--- Start ---

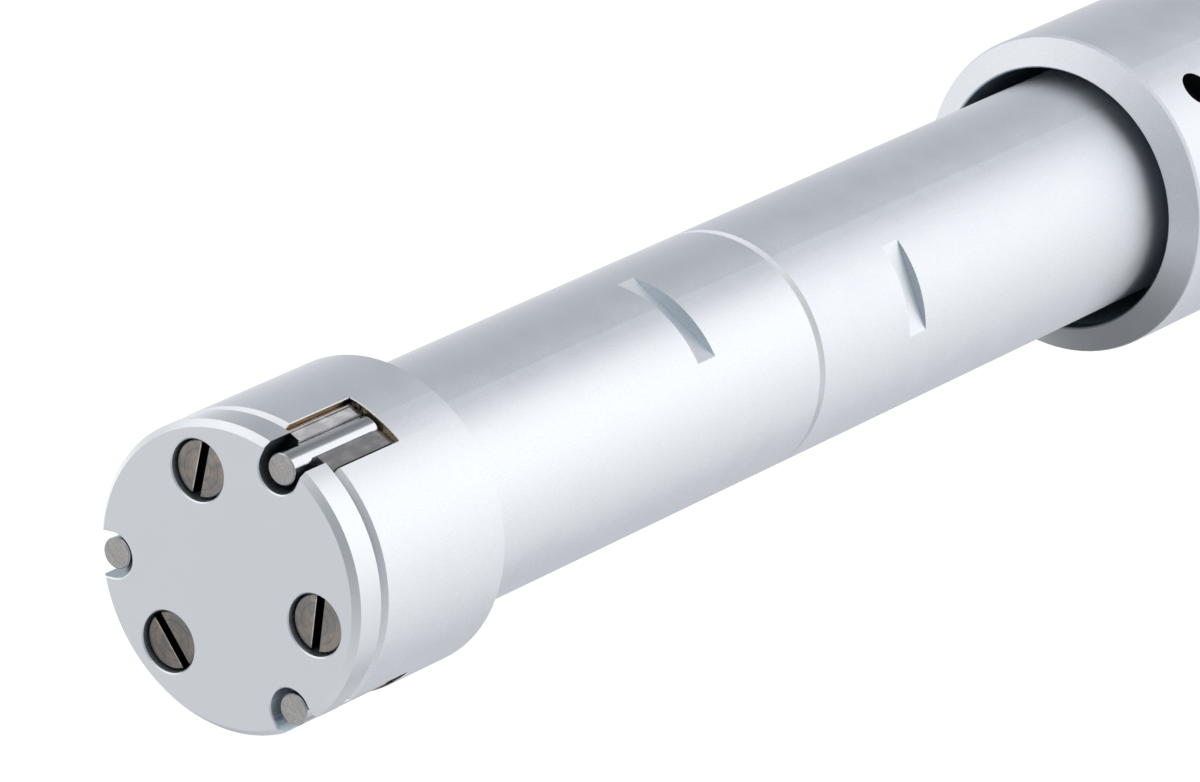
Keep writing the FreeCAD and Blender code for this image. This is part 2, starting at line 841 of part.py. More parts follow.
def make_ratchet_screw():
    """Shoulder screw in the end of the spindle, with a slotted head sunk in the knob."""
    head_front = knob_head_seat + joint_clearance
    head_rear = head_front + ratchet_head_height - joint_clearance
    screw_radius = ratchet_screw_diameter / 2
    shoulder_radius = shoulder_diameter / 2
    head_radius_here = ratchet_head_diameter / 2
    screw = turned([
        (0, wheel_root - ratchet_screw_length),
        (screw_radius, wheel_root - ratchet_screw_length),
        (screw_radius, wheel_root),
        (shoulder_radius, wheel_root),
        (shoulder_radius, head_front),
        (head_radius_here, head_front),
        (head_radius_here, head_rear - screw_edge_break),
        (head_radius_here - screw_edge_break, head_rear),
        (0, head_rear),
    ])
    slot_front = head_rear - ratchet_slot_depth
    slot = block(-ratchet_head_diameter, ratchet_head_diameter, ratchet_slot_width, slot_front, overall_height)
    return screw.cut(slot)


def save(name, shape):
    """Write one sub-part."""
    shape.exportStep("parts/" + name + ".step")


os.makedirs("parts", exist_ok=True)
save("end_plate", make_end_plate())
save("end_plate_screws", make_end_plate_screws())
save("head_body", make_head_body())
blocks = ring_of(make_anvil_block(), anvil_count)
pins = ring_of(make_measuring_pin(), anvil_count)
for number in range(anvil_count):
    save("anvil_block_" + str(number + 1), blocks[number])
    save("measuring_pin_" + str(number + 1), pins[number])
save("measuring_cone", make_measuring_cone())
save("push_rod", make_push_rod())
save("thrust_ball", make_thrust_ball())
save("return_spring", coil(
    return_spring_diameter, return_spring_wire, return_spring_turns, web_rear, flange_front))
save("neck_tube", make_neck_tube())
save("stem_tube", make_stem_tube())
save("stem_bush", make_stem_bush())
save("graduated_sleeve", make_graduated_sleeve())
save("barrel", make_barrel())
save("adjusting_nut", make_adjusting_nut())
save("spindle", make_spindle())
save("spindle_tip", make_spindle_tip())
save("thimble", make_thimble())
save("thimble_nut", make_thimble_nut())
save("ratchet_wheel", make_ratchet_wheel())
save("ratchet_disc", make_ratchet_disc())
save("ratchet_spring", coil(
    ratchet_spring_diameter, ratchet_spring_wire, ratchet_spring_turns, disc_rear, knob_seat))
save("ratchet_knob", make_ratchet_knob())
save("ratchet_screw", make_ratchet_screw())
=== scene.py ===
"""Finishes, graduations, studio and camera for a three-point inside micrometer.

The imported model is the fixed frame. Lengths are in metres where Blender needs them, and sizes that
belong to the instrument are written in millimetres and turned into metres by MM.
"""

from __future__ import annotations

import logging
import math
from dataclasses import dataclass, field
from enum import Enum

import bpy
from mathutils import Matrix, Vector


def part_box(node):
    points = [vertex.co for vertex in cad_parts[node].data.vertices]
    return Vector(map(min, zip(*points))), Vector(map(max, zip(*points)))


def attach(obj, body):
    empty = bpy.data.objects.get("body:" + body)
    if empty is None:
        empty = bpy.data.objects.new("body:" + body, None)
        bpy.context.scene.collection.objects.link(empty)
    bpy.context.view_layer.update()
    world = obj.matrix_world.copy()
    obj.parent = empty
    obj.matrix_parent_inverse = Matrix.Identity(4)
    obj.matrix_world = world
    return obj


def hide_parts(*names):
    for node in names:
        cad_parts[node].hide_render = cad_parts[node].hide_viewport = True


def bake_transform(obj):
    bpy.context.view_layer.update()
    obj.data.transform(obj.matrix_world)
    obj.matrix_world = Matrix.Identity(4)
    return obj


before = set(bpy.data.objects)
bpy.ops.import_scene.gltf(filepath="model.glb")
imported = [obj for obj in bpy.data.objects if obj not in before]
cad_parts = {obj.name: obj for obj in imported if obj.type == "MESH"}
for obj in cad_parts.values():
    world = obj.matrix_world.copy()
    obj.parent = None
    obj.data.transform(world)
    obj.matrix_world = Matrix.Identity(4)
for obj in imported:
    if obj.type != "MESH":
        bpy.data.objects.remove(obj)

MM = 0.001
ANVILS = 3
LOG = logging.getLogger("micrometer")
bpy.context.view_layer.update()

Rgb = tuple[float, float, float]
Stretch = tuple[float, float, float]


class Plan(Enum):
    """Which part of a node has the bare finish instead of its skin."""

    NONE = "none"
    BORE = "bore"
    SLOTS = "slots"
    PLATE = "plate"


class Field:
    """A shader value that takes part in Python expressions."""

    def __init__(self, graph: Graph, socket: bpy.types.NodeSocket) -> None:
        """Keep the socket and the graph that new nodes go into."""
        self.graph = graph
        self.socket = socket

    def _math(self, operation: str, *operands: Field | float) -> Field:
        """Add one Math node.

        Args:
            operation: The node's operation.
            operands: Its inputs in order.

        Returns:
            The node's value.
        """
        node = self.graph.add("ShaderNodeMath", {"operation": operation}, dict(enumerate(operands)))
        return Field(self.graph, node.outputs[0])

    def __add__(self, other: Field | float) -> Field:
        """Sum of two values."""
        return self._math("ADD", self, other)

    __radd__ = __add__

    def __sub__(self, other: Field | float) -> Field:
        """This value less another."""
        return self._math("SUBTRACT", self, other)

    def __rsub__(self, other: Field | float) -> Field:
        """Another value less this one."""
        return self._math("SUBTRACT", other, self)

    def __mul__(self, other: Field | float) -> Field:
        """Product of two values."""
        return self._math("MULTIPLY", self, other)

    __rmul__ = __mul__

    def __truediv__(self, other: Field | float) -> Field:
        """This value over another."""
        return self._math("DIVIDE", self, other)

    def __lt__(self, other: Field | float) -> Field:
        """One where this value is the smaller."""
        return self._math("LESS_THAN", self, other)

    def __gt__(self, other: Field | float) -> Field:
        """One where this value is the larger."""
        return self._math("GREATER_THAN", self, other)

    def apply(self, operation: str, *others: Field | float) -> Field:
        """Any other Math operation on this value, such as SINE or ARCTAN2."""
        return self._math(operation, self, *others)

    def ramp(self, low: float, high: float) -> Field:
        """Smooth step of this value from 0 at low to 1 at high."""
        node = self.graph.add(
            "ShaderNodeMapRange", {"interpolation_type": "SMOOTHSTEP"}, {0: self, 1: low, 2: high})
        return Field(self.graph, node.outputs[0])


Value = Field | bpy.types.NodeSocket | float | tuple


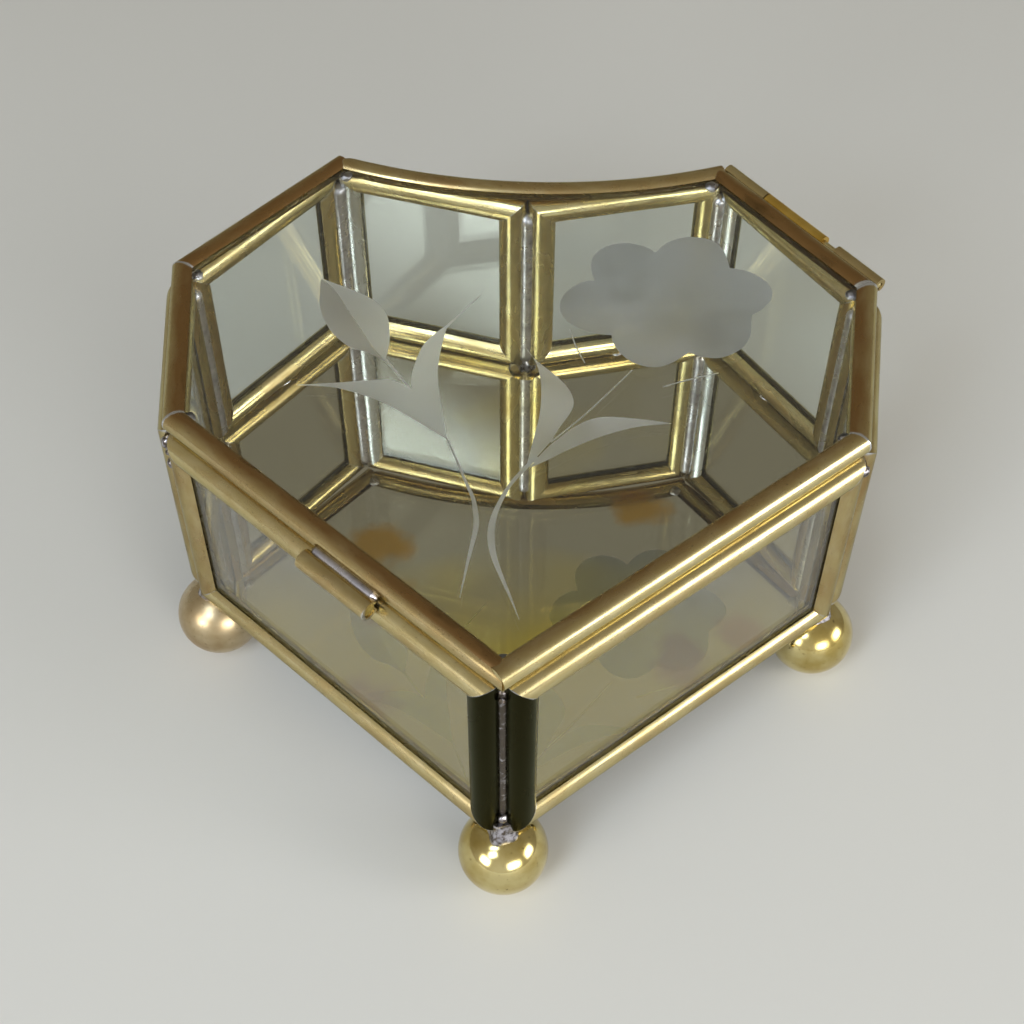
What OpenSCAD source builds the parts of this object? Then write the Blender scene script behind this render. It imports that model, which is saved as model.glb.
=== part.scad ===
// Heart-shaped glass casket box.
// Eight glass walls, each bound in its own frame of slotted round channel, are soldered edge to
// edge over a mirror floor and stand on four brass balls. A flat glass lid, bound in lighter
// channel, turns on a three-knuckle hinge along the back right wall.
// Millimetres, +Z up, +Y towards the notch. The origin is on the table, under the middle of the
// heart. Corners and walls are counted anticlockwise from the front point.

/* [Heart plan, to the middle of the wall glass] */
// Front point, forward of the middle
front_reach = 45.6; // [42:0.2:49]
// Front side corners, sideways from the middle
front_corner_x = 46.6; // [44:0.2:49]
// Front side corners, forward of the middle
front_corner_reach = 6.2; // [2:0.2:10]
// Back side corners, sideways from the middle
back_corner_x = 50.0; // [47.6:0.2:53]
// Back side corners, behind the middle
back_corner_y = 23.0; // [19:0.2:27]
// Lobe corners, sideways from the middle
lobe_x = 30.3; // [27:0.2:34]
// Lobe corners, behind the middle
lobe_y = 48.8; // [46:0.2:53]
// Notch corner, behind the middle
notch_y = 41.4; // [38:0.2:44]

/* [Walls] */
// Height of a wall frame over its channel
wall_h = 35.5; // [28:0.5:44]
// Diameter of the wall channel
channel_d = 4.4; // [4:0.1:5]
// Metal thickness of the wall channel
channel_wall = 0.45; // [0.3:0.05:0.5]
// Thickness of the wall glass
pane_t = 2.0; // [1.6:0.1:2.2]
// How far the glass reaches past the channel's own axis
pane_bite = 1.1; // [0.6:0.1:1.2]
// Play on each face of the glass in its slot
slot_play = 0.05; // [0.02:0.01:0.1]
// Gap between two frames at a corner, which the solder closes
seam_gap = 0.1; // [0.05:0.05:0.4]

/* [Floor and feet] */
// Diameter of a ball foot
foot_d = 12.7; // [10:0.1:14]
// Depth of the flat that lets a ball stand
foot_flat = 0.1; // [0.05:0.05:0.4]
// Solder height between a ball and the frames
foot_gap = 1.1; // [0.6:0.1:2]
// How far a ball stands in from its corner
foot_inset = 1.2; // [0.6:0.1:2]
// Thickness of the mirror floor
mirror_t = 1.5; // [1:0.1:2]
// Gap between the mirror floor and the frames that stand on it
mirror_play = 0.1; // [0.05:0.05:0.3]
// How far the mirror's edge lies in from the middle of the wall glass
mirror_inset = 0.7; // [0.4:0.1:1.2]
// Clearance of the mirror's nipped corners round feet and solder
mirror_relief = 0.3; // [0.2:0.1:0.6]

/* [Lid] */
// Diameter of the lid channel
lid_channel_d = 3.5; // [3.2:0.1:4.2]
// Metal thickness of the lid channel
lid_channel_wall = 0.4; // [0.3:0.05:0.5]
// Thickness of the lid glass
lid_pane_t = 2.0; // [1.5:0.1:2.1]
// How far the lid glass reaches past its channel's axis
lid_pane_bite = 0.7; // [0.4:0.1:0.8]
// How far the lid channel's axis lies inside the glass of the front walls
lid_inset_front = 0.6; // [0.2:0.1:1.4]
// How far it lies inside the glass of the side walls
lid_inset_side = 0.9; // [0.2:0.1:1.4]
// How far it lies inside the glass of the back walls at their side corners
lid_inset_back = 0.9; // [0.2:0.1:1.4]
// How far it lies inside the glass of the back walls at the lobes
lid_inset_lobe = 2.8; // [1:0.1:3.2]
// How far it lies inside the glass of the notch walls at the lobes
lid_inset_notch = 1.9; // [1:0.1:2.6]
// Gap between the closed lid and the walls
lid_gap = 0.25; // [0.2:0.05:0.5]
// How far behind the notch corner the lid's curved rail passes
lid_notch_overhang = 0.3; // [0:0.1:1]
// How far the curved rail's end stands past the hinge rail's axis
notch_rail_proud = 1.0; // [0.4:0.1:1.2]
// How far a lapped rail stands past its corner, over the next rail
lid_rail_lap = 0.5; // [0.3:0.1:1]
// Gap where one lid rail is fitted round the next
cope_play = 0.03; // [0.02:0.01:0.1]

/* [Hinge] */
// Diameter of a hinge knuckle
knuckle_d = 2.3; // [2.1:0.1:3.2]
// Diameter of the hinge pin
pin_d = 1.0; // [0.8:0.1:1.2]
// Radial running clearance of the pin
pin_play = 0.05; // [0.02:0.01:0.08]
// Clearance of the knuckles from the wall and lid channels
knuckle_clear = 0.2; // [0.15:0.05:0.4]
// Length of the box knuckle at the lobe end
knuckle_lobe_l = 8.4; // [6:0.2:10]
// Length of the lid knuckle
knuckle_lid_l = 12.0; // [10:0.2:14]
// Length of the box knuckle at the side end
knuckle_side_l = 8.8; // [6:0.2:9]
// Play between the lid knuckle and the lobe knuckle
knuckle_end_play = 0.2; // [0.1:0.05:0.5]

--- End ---

• [SHORT PROBLEM] Print exactly the lines from the one containing "pins = ring_of(make_measuring_pin(), anvil_count)" to the one containing "for node in", both included, and nothing else.

• [COMPLETED EXERCISE]
pins = ring_of(make_measuring_pin(), anvil_count)
for number in range(anvil_count):
    save("anvil_block_" + str(number + 1), blocks[number])
    save("measuring_pin_" + str(number + 1), pins[number])
save("measuring_cone", make_measuring_cone())
save("push_rod", make_push_rod())
save("thrust_ball", make_thrust_ball())
save("return_spring", coil(
    return_spring_diameter, return_spring_wire, return_spring_turns, web_rear, flange_front))
save("neck_tube", make_neck_tube())
save("stem_tube", make_stem_tube())
save("stem_bush", make_stem_bush())
save("graduated_sleeve", make_graduated_sleeve())
save("barrel", make_barrel())
save("adjusting_nut", make_adjusting_nut())
save("spindle", make_spindle())
save("spindle_tip", make_spindle_tip())
save("thimble", make_thimble())
save("thimble_nut", make_thimble_nut())
save("ratchet_wheel", make_ratchet_wheel())
save("ratchet_disc", make_ratchet_disc())
save("ratchet_spring", coil(
    ratchet_spring_diameter, ratchet_spring_wire, ratchet_spring_turns, disc_rear, knob_seat))
save("ratchet_knob", make_ratchet_knob())
save("ratchet_screw", make_ratchet_screw())
=== scene.py ===
"""Finishes, graduations, studio and camera for a three-point inside micrometer.

The imported model is the fixed frame. Lengths are in metres where Blender needs them, and sizes that
belong to the instrument are written in millimetres and turned into metres by MM.
"""

from __future__ import annotations

import logging
import math
from dataclasses import dataclass, field
from enum import Enum

import bpy
from mathutils import Matrix, Vector


def part_box(node):
    points = [vertex.co for vertex in cad_parts[node].data.vertices]
    return Vector(map(min, zip(*points))), Vector(map(max, zip(*points)))


def attach(obj, body):
    empty = bpy.data.objects.get("body:" + body)
    if empty is None:
        empty = bpy.data.objects.new("body:" + body, None)
        bpy.context.scene.collection.objects.link(empty)
    bpy.context.view_layer.update()
    world = obj.matrix_world.copy()
    obj.parent = empty
    obj.matrix_parent_inverse = Matrix.Identity(4)
    obj.matrix_world = world
    return obj


def hide_parts(*names):
    for node in names:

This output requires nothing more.